Il existe aussi des sanctions administratives, comme la possibilité pour le préfet de fermer un établissement pour une durée maximale de trois mois. Il est certainement opportun de les faciliter. Il nous faut également une sanction administrative calibrée pour être plus systématique, par exemple une amende. Elle n'aurait pas un caractère automatique, mais serait prononcée en fonction de l'appréciation d'un certain nombre de critères, tels que les ressources et les charges, l'intentionnalité, le contexte et la gravité. C'est ce à quoi nous travaillons avec le ministre de l'intérieur, pour apporter une réponse rapide, proportionnée et efficace à ceux qui ont délibérément recours à des travailleurs en situation irrégulière.

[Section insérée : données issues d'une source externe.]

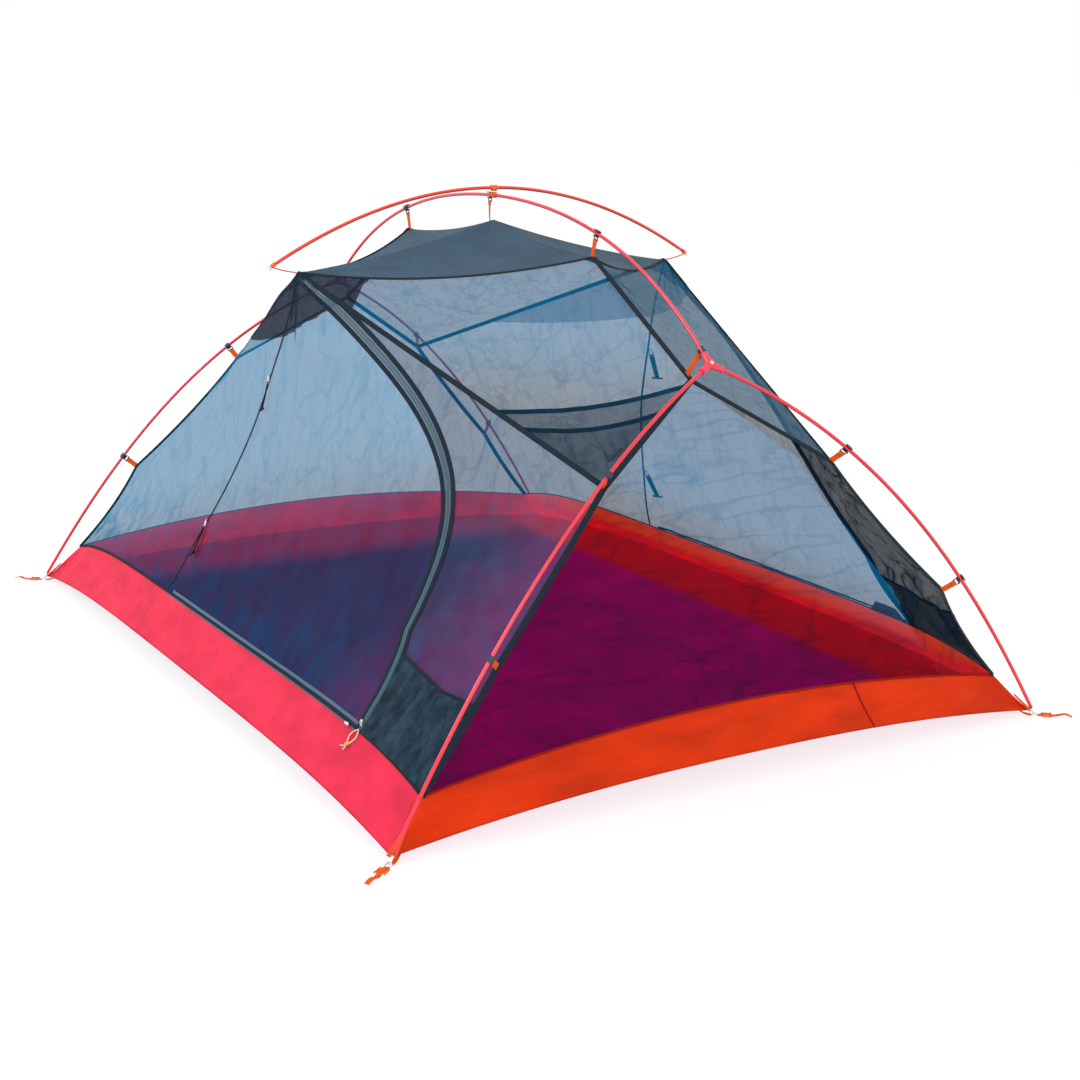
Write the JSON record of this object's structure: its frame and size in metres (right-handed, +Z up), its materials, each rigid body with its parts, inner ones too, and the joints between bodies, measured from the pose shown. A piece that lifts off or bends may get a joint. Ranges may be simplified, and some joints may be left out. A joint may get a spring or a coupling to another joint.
{
  "type": "two-door tent with pole frame",
  "caption": "Free-standing mesh tent body clipped under an arched pole frame, with a tub floor, two zipped side doors and stake straps.",
  "frame": {"origin": "on the ground under the middle of the floor", "axes": "+X along the ridge and the long side, +Y towards the back door, +Z up; the front door is on the -Y side"},
  "size_m": [2.2616, 1.7932, 1.1448],
  "materials": {
    "clip_black": "moulded acetal, dark slate",
    "connector_orange": "moulded plastic, orange",
    "cord_cream": "braided accessory cord, cream",
    "floor_purple": "coated nylon taffeta, dark magenta, slight sheen",
    "hub_red": "moulded nylon, red",
    "mesh_grey": "sheer no-see-um netting, blue-grey",
    "pocket_mesh": "denser netting, dark slate",
    "pole_red": "anodised aluminium tube, red",
    "ripstop_orange": "silicone-coated ripstop nylon, orange-red, fine square grid",
    "ripstop_red": "silicone-coated ripstop nylon, raspberry red, fine square grid",
    "roof_slate": "uncoated ripstop nylon, slate blue, matt",
    "webbing_orange": "woven webbing and ladder-lock, orange",
    "zip_silver": "die-cast slider, silver"
  },
  "bodies": {
    "tent": {"back_wall_left": "mesh_grey", "back_wall_right": "mesh_grey", "corner_tab_back_left": "webbing_orange", "corner_tab_back_right": "webbing_orange", "corner_tab_front_left": "webbing_orange", "corner_tab_front_right": "webbing_orange", "end_mesh_left": "mesh_grey", "end_mesh_right": "mesh_grey", "floor": "floor_purple", "front_wall_left": "mesh_grey", "front_wall_right": "mesh_grey", "gear_pocket": "pocket_mesh", "hub_left": "hub_red", "hub_right": "hub_red", "leg_pole_back_left": "pole_red", "leg_pole_back_right": "pole_red", "leg_pole_front_left": "pole_red", "leg_pole_front_right": "pole_red", "ridge_pole": "pole_red", "roof_panel": "roof_slate", "swivel_lower": "connector_orange", "tub_back": "ripstop_red", "tub_end_left": "ripstop_orange", "tub_end_right": "ripstop_orange", "tub_front": "ripstop_red", "upper_mesh_left": "mesh_grey", "upper_mesh_right": "mesh_grey"},
    "front_door": {"front_door": "mesh_grey"},
    "front_zip_slider_lower": {"front_zip_slider_lower": "zip_silver"},
    "front_zip_slider_upper": {"front_zip_slider_upper": "zip_silver"},
    "front_zip_pull": {"front_zip_pull": "cord_cream"},
    "front_toggle_upper": {"front_toggle_upper": "clip_black"},
    "front_toggle_lower": {"front_toggle_lower": "clip_black"},
    "back_door": {"back_door": "mesh_grey"},
    "back_zip_slider_lower": {"back_zip_slider_lower": "zip_silver"},
    "back_zip_slider_upper": {"back_zip_slider_upper": "zip_silver"},
    "back_zip_pull": {"back_zip_pull": "cord_cream"},
    "back_toggle_upper": {"back_toggle_upper": "clip_black"},
    "back_toggle_lower": {"back_toggle_lower": "clip_black"},
    "cross_pole": {"cross_pole": "pole_red", "swivel_upper": "connector_orange", "awning_cord_front": "webbing_orange", "awning_cord_back": "webbing_orange"},
    "stake_strap_front_right": {"stake_strap_front_right": "webbing_orange"},
    "stake_strap_front_left": {"stake_strap_front_left": "webbing_orange"},
    "stake_strap_back_right": {"stake_strap_back_right": "webbing_orange"},
    "stake_strap_back_left": {"stake_strap_back_left": "webbing_orange"},
    "clip_centre": {"clip_centre": "clip_black"},
    "clip_hub_left": {"clip_hub_left": "clip_black"},
    "clip_hub_right": {"clip_hub_right": "clip_black"},
    "clip_lower_back_left": {"clip_lower_back_left": "clip_black"},
    "clip_lower_back_right": {"clip_lower_back_right": "clip_black"},
    "clip_lower_front_left": {"clip_lower_front_left": "clip_black"},
    "clip_lower_front_right": {"clip_lower_front_right": "clip_black"},
    "clip_ridge_left": {"clip_ridge_left": "clip_black"},
    "clip_ridge_right": {"clip_ridge_right": "clip_black"},
    "clip_upper_back_left": {"clip_upper_back_left": "clip_black"},
    "clip_upper_back_right": {"clip_upper_back_right": "clip_black"},
    "clip_upper_front_left": {"clip_upper_front_left": "clip_black"},
    "clip_upper_front_right": {"clip_upper_front_right": "clip_black"}
  },
  "joints": [
    {"name": "front_door_swing", "type": "hinge", "parent": "tent", "child": "front_door", "pos_m": [-0.27937, -0.72997, 0.15295], "axis": [-0.364, -0.2562, -0.8955], "range_deg": [0, 90]},
    {"name": "front_lower_zip", "type": "slide", "parent": "tent", "child": "front_zip_slider_lower", "axis": [-1, 0, 0.0063], "range_m": [0, 0.98]},
    {"name": "front_upper_zip", "type": "slide", "parent": "tent", "child": "front_zip_slider_upper", "axis": [-0.1643, 0.5624, 0.8104], "range_m": [0, 0.184]},
    {"name": "front_zip_pull_lift", "type": "hinge", "parent": "front_zip_slider_upper", "child": "front_zip_pull", "pos_m": [0.76397, -0.73507, 0.14358], "axis": [-1, 0, 0], "range_deg": [0, 80]},
    {"name": "front_toggle_upper_lift", "type": "hinge", "parent": "tent", "child": "front_toggle_upper", "pos_m": [-0.09602, -0.54479, 0.7], "axis": [-1, 0, 0], "range_deg": [0, 110]},
    {"name": "front_toggle_lower_lift", "type": "hinge", "parent": "tent", "child": "front_toggle_lower", "pos_m": [-0.24641, -0.65272, 0.33], "axis": [-1, 0, 0], "range_deg": [0, 110]},
    {"name": "back_door_swing", "type": "hinge", "parent": "tent", "child": "back_door", "pos_m": [-0.27937, 0.72997, 0.15295], "axis": [0.364, -0.2562, 0.8955], "range_deg": [0, 90]},
    {"name": "back_lower_zip", "type": "slide", "parent": "tent", "child": "back_zip_slider_lower", "axis": [-1, 0, 0.0063], "range_m": [0, 0.98]},
    {"name": "back_upper_zip", "type": "slide", "parent": "tent", "child": "back_zip_slider_upper", "axis": [-0.1643, -0.5624, 0.8104], "range_m": [0, 0.184]},
    {"name": "back_zip_pull_lift", "type": "hinge", "parent": "back_zip_slider_upper", "child": "back_zip_pull", "pos_m": [0.76397, 0.73507, 0.14358], "axis": [1, 0, 0], "range_deg": [0, 80]},
    {"name": "back_toggle_upper_lift", "type": "hinge", "parent": "tent", "child": "back_toggle_upper", "pos_m": [-0.09602, 0.54479, 0.7], "axis": [1, 0, 0], "range_deg": [0, 110]},
    {"name": "back_toggle_lower_lift", "type": "hinge", "parent": "tent", "child": "back_toggle_lower", "pos_m": [-0.24641, 0.65272, 0.33], "axis": [1, 0, 0], "range_deg": [0, 110]},
    {"name": "cross_pole_swivel", "type": "hinge", "parent": "tent", "child": "cross_pole", "pos_m": [0, 0, 1.12], "axis": [0, 0, 1], "range_deg": [-60, 60]},
    {"name": "stake_strap_front_right_lift", "type": "hinge", "parent": "tent", "child": "stake_strap_front_right", "pos_m": [1.0849, -0.8382, 0.0032], "axis": [-0.8, -0.6, 0], "range_deg": [0, 80]},
    {"name": "stake_strap_front_left_lift", "type": "hinge", "parent": "tent", "child": "stake_strap_front_left", "pos_m": [-1.0849, -0.8382, 0.0032], "axis": [-0.8, 0.6, 0], "range_deg": [0, 80]},
    {"name": "stake_strap_back_right_lift", "type": "hinge", "parent": "tent", "child": "stake_strap_back_right", "pos_m": [1.0849, 0.8382, 0.0032], "axis": [0.8, -0.6, 0], "range_deg": [0, 80]},
    {"name": "stake_strap_back_left_lift", "type": "hinge", "parent": "tent", "child": "stake_strap_back_left", "pos_m": [-1.0849, 0.8382, 0.0032], "axis": [0.8, 0.6, 0], "range_deg": [0, 80]},
    {"name": "clip_centre_twist", "type": "hinge", "parent": "tent", "child": "clip_centre", "pos_m": [-0.017, 0, 1.062], "axis": [-1, 0, -0.0086], "range_deg": [0, 50]},
    {"name": "clip_hub_left_twist", "type": "hinge", "parent": "tent", "child": "clip_hub_left", "pos_m": [-0.80204, 0, 0.80149], "axis": [0.772, 0, 0.6357], "range_deg": [0, 50]},
    {"name": "clip_hub_right_twist", "type": "hinge", "parent": "tent", "child": "clip_hub_right", "pos_m": [0.80204, 0, 0.80149], "axis": [-0.772, 0, 0.6357], "range_deg": [0, 50]},
    {"name": "clip_lower_back_left_twist", "type": "hinge", "parent": "tent", "child": "clip_lower_back_left", "pos_m": [-1.00956, 0.56577, 0.31769], "axis": [0.1173, -0.6103, 0.7834], "range_deg": [0, 50]},
    {"name": "clip_lower_back_right_twist", "type": "hinge", "parent": "tent", "child": "clip_lower_back_right", "pos_m": [1.00956, 0.56577, 0.31769], "axis": [-0.1173, -0.6103, 0.7834], "range_deg": [0, 50]},
    {"name": "clip_lower_front_left_twist", "type": "hinge", "parent": "tent", "child": "clip_lower_front_left", "pos_m": [-1.00956, -0.56577, 0.31769], "axis": [0.1173, 0.6103, 0.7834], "range_deg": [0, 50]},
    {"name": "clip_lower_front_right_twist", "type": "hinge", "parent": "tent", "child": "clip_lower_front_right", "pos_m": [1.00956, -0.56577, 0.31769], "axis": [-0.1173, 0.6103, 0.7834], "range_deg": [0, 50]},
    {"name": "clip_ridge_left_twist", "type": "hinge", "parent": "tent", "child": "clip_ridge_left", "pos_m": [-0.43594, 0, 1.00987], "axis": [0.9622, 0, 0.2724], "range_deg": [0, 50]},
    {"name": "clip_ridge_right_twist", "type": "hinge", "parent": "tent", "child": "clip_ridge_right", "pos_m": [0.43594, 0, 1.00987], "axis": [-0.9622, 0, 0.2724], "range_deg": [0, 50]},
    {"name": "clip_upper_back_left_twist", "type": "hinge", "parent": "tent", "child": "clip_upper_back_left", "pos_m": [-0.93425, 0.28604, 0.61877], "axis": [0.2006, -0.7634, 0.614], "range_deg": [0, 50]},
    {"name": "clip_upper_back_right_twist", "type": "hinge", "parent": "tent", "child": "clip_upper_back_right", "pos_m": [0.93425, 0.28604, 0.61877], "axis": [-0.2006, -0.7634, 0.614], "range_deg": [0, 50]},
    {"name": "clip_upper_front_left_twist", "type": "hinge", "parent": "tent", "child": "clip_upper_front_left", "pos_m": [-0.93425, -0.28604, 0.61877], "axis": [0.2006, 0.7634, 0.614], "range_deg": [0, 50]},
    {"name": "clip_upper_front_right_twist", "type": "hinge", "parent": "tent", "child": "clip_upper_front_right", "pos_m": [0.93425, -0.28604, 0.61877], "axis": [-0.2006, 0.7634, 0.614], "range_deg": [0, 50]}
  ]
}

Enfin, l'intégration, au travail comme ailleurs, se fait aussi par la langue – c'est une évidence. En cohérence avec l'exigence de sa maîtrise, nous considérons que les employeurs doivent aussi faciliter l'intégration par la langue de leurs salariés étrangers. Ils sont nombreux à compter sur la main-d'œuvre étrangère pour faire tourner leur entreprise ; il n'est donc pas anormal que les employeurs contribuent à la réussite de l'intégration de leurs salariés par la formation continue, par des abonnements à des comptes personnels de formation ou par le simple fait de libérer du temps pour qu'ils participent aux formations à l'apprentissage du français.